Distinct clinical and prognostic profiles of older patients from the VIP2 cohort

For many years, ICU admissions in people aged 80 years and older were a synonym for suffering and moral distress in patients and families [4]. However, this view has proven to be superficial, as Mousai and colleagues showed while reporting divergent outcomes across the clusters (Fig. 1) [11]. While 30-day mortality reached 57% in the VIP2 patients with age-related conditions and high SOFA scores, it was only 7% among the oldest old patients presenting very mild age-related impairments and low SOFA scores. Other specific profiles denoting respiratory, cardiac, and renal failure had a 30-days mortality rate of around 10%, with only the phenotype presenting age-related conditions approaching nearly 20% of mortality risk, despite low SOFA scores [11].

Such findings corroborate practical implications. Experienced intensive care clinicians understand that age can attract frailty and other age-related conditions, and those latter factors are responsible for limited reserves to survive critical illness. It would not surprise that a frail patient with a high SOFA score has a very high risk of dying (cluster G). A frail patient in ICU without such a high SOFA score still has a considerable risk of dying (cluster F). On the contrary, an otherwise robust octogenarian (cluster A) or nonagenarian (cluster C), without an illness with high SOFA scores, is highly likely to survive an ICU admission. Mousai and colleagues innovated by presenting this whole picture as distinct phenotypes (Fig. 1), which could aid clinicians in conversations at the bedside on goals of care with patients and families (i.e., advanced care planning or decisions on withdrawing or withholding ICU treatments) [11,12,13].
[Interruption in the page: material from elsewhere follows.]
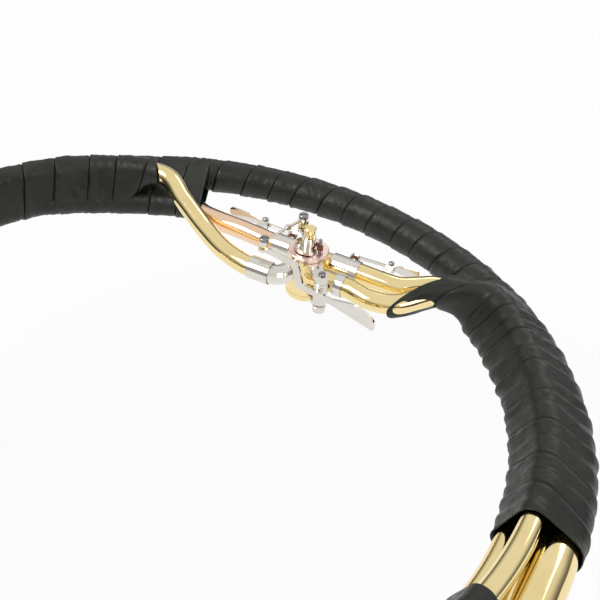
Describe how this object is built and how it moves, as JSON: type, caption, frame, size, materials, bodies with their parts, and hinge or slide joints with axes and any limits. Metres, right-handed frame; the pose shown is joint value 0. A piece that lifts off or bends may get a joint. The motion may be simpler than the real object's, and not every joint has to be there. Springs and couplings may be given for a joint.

Personalized medicine implies considering each patient individually to be able to manage specifically their health care. A midpoint between generalizing all ICU older patients and viewing each patient individually is to identify homogenous sub-groups constituted by patients who share similar clinical characteristics at a time point. In this way, cluster approaches aim to minimize the differences between similar individuals and maximize the differences between individuals with distinct features [14]. However, clustering is not an exact science as results depend on data and methodological approaches. For example, clusters F and G comprised 10% and 30% of patients living in nursing homes, respectively, prior to critical illness, subgroups that would often not be appropriate for ICU admissions. Although observed clusters identified by Mousai and colleagues can be considered solid sub-groups of older patients in the ICU, their findings in Europe lack generalisability to other ICU populations and contexts [11]. Furthermore, their findings were based on ICU and 30-day mortality, arguably very short-term outcomes for this cohort of patients. Future research should focus on patient-centred outcomes, as quality of life and functional measures are the most relevant health aspects for older ICU patients [12].

In conclusion, Mousai and colleagues leveraged routine and vulnerability measures that were obtained at the bedside to describe clusters of older patients sharing similar clinical and prognostic profiles on ICU admission [11]. The next step is looking at which interventions might be appropriate for the different clusters and which interventions might not be. This may involve not admitting older patients with high frailty and SOFA scores to ICU. It may involve providing short-term vasopressor support but not mechanical ventilation or dialysis to other patients. In the meantime, we should acknowledge that age is insufficient reasoning [15]—it is time to integrate geriatrics principles into critical care medicine.